[Dataset items]

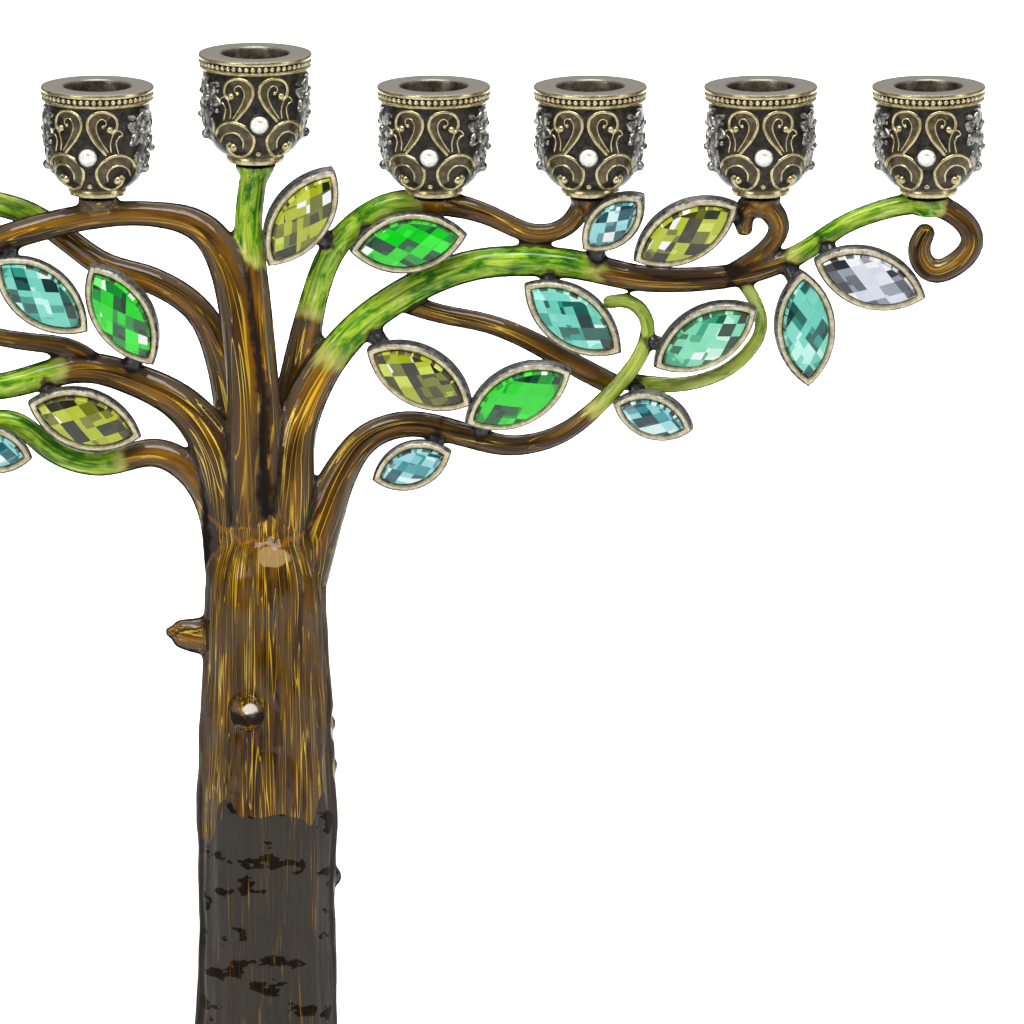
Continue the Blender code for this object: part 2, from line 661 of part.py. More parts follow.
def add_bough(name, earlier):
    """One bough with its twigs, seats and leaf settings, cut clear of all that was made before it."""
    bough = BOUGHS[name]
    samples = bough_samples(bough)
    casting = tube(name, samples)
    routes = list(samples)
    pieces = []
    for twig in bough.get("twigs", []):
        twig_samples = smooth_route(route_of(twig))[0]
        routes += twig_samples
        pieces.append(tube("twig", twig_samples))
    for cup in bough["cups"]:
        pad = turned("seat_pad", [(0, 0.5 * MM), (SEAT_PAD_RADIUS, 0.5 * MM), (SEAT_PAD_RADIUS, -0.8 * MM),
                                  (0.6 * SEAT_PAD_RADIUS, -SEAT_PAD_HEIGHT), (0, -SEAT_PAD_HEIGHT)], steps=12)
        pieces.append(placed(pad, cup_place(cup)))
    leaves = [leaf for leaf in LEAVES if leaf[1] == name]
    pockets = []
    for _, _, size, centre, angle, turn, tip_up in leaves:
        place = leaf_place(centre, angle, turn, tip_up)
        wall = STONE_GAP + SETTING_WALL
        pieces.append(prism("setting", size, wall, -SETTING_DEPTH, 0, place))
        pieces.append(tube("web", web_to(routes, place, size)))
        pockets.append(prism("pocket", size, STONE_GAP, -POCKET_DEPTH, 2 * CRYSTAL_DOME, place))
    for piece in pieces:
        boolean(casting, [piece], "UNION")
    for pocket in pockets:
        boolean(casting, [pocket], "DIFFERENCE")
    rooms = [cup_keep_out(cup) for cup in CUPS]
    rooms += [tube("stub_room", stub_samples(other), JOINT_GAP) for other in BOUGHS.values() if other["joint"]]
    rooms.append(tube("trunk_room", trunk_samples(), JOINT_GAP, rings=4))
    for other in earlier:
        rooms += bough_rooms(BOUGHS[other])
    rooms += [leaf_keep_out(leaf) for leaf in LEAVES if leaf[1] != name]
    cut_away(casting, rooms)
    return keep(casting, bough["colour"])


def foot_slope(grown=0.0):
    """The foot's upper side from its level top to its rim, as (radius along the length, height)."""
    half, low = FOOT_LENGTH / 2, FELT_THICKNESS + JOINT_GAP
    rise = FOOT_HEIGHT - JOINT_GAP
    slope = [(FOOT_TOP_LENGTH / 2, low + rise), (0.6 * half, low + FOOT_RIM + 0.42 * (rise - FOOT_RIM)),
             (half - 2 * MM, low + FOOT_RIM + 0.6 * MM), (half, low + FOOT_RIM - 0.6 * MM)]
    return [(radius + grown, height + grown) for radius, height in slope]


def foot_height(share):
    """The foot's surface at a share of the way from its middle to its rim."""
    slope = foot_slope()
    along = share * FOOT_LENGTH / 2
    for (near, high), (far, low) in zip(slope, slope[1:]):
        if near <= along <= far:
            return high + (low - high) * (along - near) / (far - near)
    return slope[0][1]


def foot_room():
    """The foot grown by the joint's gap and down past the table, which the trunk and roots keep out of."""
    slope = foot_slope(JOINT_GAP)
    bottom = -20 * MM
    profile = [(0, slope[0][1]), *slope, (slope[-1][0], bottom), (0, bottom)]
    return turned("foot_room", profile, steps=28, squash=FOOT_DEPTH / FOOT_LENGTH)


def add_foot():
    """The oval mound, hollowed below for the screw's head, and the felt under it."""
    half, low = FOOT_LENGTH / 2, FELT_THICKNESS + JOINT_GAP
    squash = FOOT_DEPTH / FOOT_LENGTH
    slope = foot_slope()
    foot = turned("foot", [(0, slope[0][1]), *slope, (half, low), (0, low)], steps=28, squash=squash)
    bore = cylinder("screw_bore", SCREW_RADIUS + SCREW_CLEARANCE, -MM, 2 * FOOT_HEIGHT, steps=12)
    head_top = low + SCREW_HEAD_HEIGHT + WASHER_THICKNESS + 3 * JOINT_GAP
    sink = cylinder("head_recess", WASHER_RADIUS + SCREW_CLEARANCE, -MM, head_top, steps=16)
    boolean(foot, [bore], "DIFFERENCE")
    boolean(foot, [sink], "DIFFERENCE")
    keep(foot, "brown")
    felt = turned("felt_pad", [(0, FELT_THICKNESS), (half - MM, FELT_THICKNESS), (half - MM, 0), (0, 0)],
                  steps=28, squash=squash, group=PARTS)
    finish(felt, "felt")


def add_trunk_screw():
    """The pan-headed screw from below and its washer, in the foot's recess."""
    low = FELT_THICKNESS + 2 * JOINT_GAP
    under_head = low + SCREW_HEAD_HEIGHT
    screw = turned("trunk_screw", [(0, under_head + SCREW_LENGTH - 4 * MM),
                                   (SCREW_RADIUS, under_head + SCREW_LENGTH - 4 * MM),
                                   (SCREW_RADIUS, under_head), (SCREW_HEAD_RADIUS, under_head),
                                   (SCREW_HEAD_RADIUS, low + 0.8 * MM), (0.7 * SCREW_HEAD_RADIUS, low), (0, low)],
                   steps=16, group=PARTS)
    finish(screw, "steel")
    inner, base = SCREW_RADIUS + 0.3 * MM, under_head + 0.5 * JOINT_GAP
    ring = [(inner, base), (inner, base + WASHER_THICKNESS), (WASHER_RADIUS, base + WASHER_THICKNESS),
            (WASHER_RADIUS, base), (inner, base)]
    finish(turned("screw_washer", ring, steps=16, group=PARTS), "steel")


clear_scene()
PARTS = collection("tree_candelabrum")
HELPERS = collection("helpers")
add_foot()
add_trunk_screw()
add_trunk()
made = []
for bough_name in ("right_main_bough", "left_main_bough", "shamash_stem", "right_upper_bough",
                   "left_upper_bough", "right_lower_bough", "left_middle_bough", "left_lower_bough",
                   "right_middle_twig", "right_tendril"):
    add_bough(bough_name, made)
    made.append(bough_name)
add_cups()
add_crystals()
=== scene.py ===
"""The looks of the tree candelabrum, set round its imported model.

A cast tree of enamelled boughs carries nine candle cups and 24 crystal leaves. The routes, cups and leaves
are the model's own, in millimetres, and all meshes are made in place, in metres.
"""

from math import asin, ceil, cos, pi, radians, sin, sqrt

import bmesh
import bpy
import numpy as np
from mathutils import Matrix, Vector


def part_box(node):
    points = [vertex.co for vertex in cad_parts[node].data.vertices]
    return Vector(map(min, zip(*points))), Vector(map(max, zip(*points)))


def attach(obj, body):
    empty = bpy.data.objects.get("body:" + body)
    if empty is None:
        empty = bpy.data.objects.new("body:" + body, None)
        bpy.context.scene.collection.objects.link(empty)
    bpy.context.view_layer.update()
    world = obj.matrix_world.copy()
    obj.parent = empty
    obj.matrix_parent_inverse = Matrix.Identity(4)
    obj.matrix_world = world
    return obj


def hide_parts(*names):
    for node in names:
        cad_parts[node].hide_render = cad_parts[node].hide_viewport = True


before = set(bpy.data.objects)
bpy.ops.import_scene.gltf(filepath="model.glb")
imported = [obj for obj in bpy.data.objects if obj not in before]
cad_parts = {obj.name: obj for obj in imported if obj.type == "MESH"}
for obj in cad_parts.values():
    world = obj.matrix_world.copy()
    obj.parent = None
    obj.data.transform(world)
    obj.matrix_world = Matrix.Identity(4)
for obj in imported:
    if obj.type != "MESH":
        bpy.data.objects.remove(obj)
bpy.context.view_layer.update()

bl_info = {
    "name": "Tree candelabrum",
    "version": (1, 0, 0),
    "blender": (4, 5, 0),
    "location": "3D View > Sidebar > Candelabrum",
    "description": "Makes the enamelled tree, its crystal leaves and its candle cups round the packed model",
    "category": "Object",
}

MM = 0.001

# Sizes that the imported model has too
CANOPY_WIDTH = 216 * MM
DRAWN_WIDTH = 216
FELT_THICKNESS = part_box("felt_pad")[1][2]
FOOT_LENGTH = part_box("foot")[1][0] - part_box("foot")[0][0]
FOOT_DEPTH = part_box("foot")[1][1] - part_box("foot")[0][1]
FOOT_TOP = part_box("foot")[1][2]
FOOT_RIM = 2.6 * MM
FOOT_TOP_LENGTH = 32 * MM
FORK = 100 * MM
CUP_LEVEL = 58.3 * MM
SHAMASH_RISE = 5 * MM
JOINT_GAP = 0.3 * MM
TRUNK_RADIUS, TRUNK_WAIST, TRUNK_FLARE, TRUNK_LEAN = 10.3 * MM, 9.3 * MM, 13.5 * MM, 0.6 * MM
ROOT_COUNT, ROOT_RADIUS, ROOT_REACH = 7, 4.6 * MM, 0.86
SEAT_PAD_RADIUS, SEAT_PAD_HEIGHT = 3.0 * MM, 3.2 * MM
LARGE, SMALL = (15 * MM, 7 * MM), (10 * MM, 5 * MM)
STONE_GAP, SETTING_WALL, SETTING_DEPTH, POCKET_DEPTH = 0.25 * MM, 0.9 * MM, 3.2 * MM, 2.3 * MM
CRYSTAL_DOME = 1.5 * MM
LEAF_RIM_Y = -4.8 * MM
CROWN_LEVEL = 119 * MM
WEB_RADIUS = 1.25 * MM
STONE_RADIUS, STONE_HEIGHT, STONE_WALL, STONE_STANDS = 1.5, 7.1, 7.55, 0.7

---

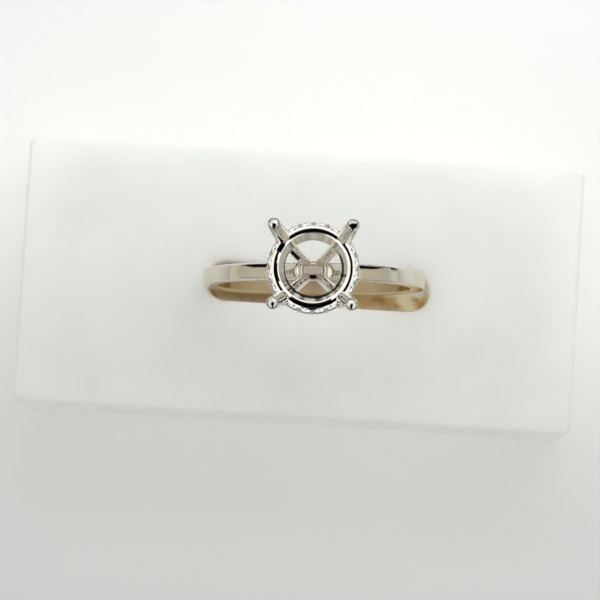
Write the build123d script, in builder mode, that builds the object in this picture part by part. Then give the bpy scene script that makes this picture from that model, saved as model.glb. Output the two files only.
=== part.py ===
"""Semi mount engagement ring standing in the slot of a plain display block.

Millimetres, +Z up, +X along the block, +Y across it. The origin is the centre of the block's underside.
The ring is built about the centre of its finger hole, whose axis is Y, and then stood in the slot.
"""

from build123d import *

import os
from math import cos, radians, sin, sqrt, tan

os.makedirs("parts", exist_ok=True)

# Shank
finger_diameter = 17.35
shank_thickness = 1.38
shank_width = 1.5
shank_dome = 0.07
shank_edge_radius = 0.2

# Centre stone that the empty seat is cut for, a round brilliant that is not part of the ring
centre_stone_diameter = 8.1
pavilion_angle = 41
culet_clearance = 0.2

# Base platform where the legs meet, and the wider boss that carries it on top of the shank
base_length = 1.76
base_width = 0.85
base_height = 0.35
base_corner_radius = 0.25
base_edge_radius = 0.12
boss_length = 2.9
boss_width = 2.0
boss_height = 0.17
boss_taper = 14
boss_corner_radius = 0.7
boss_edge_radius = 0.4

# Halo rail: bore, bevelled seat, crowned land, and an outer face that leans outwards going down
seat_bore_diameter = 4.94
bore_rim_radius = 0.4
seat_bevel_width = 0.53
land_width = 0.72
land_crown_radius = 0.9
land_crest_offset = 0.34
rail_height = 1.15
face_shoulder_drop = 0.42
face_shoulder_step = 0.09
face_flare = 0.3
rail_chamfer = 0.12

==

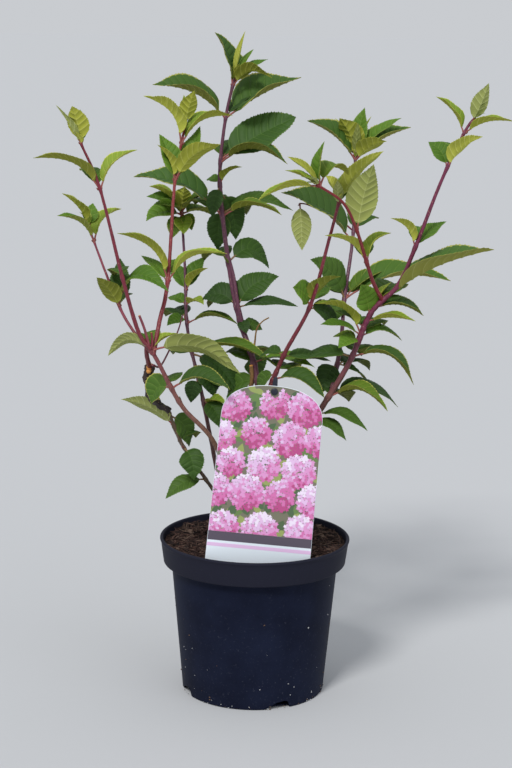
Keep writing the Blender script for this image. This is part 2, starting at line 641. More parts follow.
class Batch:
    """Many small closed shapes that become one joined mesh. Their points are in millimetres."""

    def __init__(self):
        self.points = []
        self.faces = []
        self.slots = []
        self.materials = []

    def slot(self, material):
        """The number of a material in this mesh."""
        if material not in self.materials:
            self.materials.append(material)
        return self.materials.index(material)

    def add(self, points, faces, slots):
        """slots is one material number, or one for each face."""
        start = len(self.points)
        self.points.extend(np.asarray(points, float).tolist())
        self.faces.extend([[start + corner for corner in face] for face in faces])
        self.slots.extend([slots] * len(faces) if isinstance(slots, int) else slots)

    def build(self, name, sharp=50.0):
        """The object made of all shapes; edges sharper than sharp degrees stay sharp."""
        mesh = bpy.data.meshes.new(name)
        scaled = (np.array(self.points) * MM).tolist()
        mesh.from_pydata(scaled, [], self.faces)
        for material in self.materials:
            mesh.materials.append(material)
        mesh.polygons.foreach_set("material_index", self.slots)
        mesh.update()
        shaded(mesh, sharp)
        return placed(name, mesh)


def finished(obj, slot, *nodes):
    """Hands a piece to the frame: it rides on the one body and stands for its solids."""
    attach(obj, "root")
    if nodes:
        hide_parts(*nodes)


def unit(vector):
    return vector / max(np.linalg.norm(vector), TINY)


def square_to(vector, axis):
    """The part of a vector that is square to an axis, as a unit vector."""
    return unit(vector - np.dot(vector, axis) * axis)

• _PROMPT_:
Output nothing except the lines from the line with "clear_scene()" through the line with "if empty is", copied exactly, end lines included.

• _RESPONSE FOR THIS EXERCISE_:
clear_scene()
PARTS = collection("tree_candelabrum")
HELPERS = collection("helpers")
add_foot()
add_trunk_screw()
add_trunk()
made = []
for bough_name in ("right_main_bough", "left_main_bough", "shamash_stem", "right_upper_bough",
                   "left_upper_bough", "right_lower_bough", "left_middle_bough", "left_lower_bough",
                   "right_middle_twig", "right_tendril"):
    add_bough(bough_name, made)
    made.append(bough_name)
add_cups()
add_crystals()
=== scene.py ===
"""The looks of the tree candelabrum, set round its imported model.

A cast tree of enamelled boughs carries nine candle cups and 24 crystal leaves. The routes, cups and leaves
are the model's own, in millimetres, and all meshes are made in place, in metres.
"""

from math import asin, ceil, cos, pi, radians, sin, sqrt

import bmesh
import bpy
import numpy as np
from mathutils import Matrix, Vector


def part_box(node):
    points = [vertex.co for vertex in cad_parts[node].data.vertices]
    return Vector(map(min, zip(*points))), Vector(map(max, zip(*points)))


def attach(obj, body):
    empty = bpy.data.objects.get("body:" + body)
    if empty is None:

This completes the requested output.